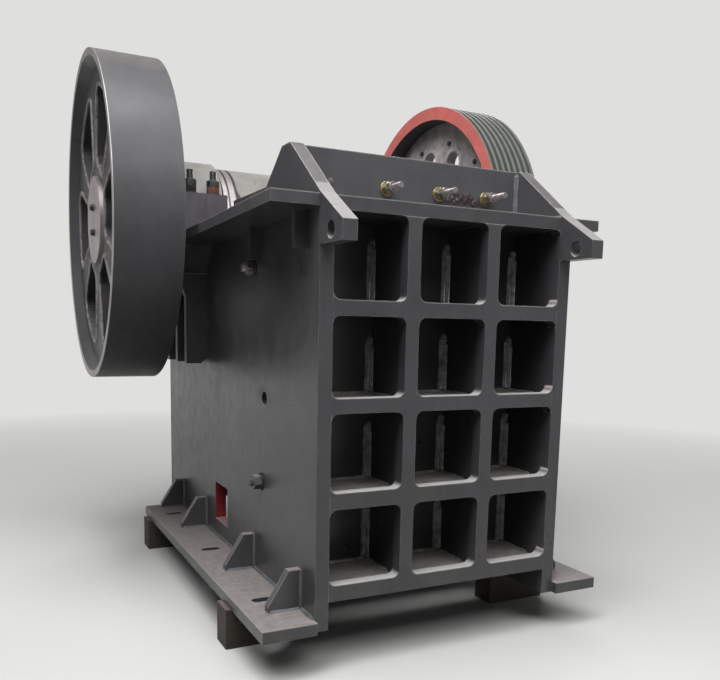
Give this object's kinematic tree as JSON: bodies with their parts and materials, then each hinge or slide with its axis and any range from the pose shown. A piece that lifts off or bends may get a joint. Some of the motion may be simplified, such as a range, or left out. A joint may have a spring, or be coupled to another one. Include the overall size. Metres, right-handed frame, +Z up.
{
  "type": "jaw crusher",
  "caption": "Single-toggle jaw crusher with an egg-crate front frame, swing jaw on an eccentric shaft, flywheel and grooved belt pulley, on loose support blocks.",
  "frame": {"origin": "on the ground, in the middle of the machine's footprint", "axes": "+Z up, +Y from the grid front to the rear, +X towards the belt pulley along the shaft"},
  "size_m": [2.192, 2.631, 2.547],
  "materials": {
    "frame_paint": "satin",
    "primer_paint": "matte",
    "wheel_paint": "satin",
    "machined_steel": "machined",
    "bearing_casting": "as cast",
    "jaw_steel": "as cast",
    "block_timber": "rough, dirty"
  },
  "bodies": {
    "frame": {"side_plate_left": "frame_paint", "side_plate_right": "frame_paint", "front_wall": "frame_paint", "front_grid": "frame_paint", "front_ribs_upright": "frame_paint", "front_ribs_level": "frame_paint", "top_collar": "frame_paint", "top_flange_left": "frame_paint", "top_flange_right": "frame_paint", "base_flange_left": "frame_paint", "base_flange_right": "frame_paint", "base_gussets_left": "frame_paint", "base_gussets_right": "frame_paint", "bearing_base_left": "bearing_casting", "bearing_base_right": "bearing_casting", "bearing_cap_left": "bearing_casting", "bearing_cap_right": "bearing_casting", "bearing_ribs_left": "frame_paint", "bearing_ribs_right": "frame_paint", "fixed_jaw_plate": "jaw_steel", "cheek_plate_left": "jaw_steel", "cheek_plate_right": "jaw_steel", "rear_wall": "primer_paint", "rear_ribs_upright": "frame_paint", "rear_ribs_level": "frame_paint", "toggle_shelf": "primer_paint", "toggle_seat": "primer_paint", "adjusting_wedge": "primer_paint", "toggle_plate": "primer_paint", "tension_rod": "machined_steel", "tension_spring": "machined_steel", "block_front_left": "block_timber", "block_front_right": "block_timber", "block_rear_left": "block_timber", "block_rear_right": "block_timber"},
    "rotor": {"eccentric_shaft": "machined_steel", "flywheel": "wheel_paint", "drive_pulley": "wheel_paint", "hub_cover_left": "machined_steel", "hub_cover_right": "machined_steel"},
    "swing_jaw": {"pitman": "bearing_casting", "pitman_ribs": "bearing_casting", "moving_jaw_plate": "jaw_steel", "barrel_rings": "machined_steel"}
  },
  "joints": [
    {"name": "shaft_spin", "type": "hinge", "parent": "frame", "child": "rotor", "pos_m": [0, 0.5055, 1.77], "axis": [1, 0, 0], "continuous": true},
    {"name": "jaw_bearing", "type": "hinge", "parent": "rotor", "child": "swing_jaw", "pos_m": [0, 0.5055, 1.758], "axis": [1, 0, 0], "continuous": true}
  ],
  "couplings": [
    {"joint": "jaw_bearing", "follows": "shaft_spin", "ratio": -1}
  ]
}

● What needs to be done: Write down the full listing again, exactly.

● Reply:
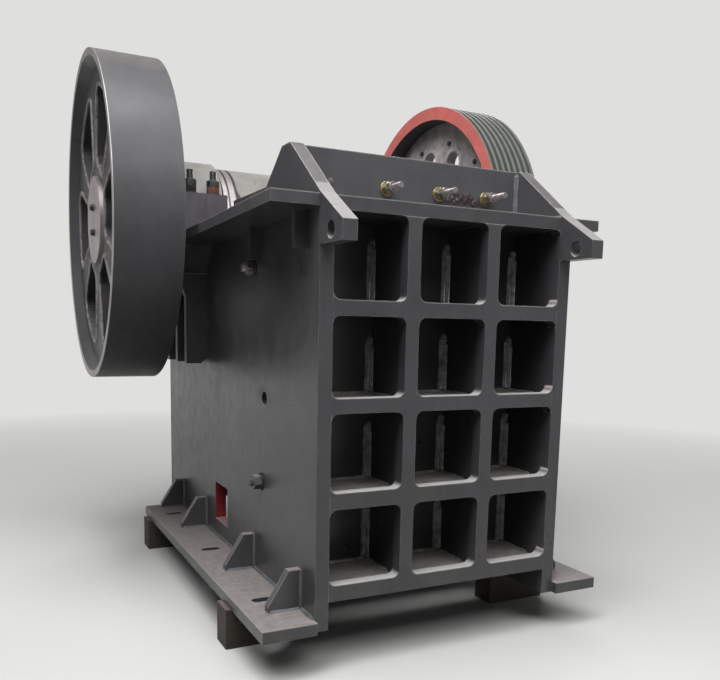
Give this object's kinematic tree as JSON: bodies with their parts and materials, then each hinge or slide with its axis and any range from the pose shown. A piece that lifts off or bends may get a joint. Some of the motion may be simplified, such as a range, or left out. A joint may have a spring, or be coupled to another one. Include the overall size. Metres, right-handed frame, +Z up.
{
  "type": "jaw crusher",
  "caption": "Single-toggle jaw crusher with an egg-crate front frame, swing jaw on an eccentric shaft, flywheel and grooved belt pulley, on loose support blocks.",
  "frame": {"origin": "on the ground, in the middle of the machine's footprint", "axes": "+Z up, +Y from the grid front to the rear, +X towards the belt pulley along the shaft"},
  "size_m": [2.192, 2.631, 2.547],
  "materials": {
    "frame_paint": "satin",
    "primer_paint": "matte",
    "wheel_paint": "satin",
    "machined_steel": "machined",
    "bearing_casting": "as cast",
    "jaw_steel": "as cast",
    "block_timber": "rough, dirty"
  },
  "bodies": {
    "frame": {"side_plate_left": "frame_paint", "side_plate_right": "frame_paint", "front_wall": "frame_paint", "front_grid": "frame_paint", "front_ribs_upright": "frame_paint", "front_ribs_level": "frame_paint", "top_collar": "frame_paint", "top_flange_left": "frame_paint", "top_flange_right": "frame_paint", "base_flange_left": "frame_paint", "base_flange_right": "frame_paint", "base_gussets_left": "frame_paint", "base_gussets_right": "frame_paint", "bearing_base_left": "bearing_casting", "bearing_base_right": "bearing_casting", "bearing_cap_left": "bearing_casting", "bearing_cap_right": "bearing_casting", "bearing_ribs_left": "frame_paint", "bearing_ribs_right": "frame_paint", "fixed_jaw_plate": "jaw_steel", "cheek_plate_left": "jaw_steel", "cheek_plate_right": "jaw_steel", "rear_wall": "primer_paint", "rear_ribs_upright": "frame_paint", "rear_ribs_level": "frame_paint", "toggle_shelf": "primer_paint", "toggle_seat": "primer_paint", "adjusting_wedge": "primer_paint", "toggle_plate": "primer_paint", "tension_rod": "machined_steel", "tension_spring": "machined_steel", "block_front_left": "block_timber", "block_front_right": "block_timber", "block_rear_left": "block_timber", "block_rear_right": "block_timber"},
    "rotor": {"eccentric_shaft": "machined_steel", "flywheel": "wheel_paint", "drive_pulley": "wheel_paint", "hub_cover_left": "machined_steel", "hub_cover_right": "machined_steel"},
    "swing_jaw": {"pitman": "bearing_casting", "pitman_ribs": "bearing_casting", "moving_jaw_plate": "jaw_steel", "barrel_rings": "machined_steel"}
  },
  "joints": [
    {"name": "shaft_spin", "type": "hinge", "parent": "frame", "child": "rotor", "pos_m": [0, 0.5055, 1.77], "axis": [1, 0, 0], "continuous": true},
    {"name": "jaw_bearing", "type": "hinge", "parent": "rotor", "child": "swing_jaw", "pos_m": [0, 0.5055, 1.758], "axis": [1, 0, 0], "continuous": true}
  ],
  "couplings": [
    {"joint": "jaw_bearing", "follows": "shaft_spin", "ratio": -1}
  ]
}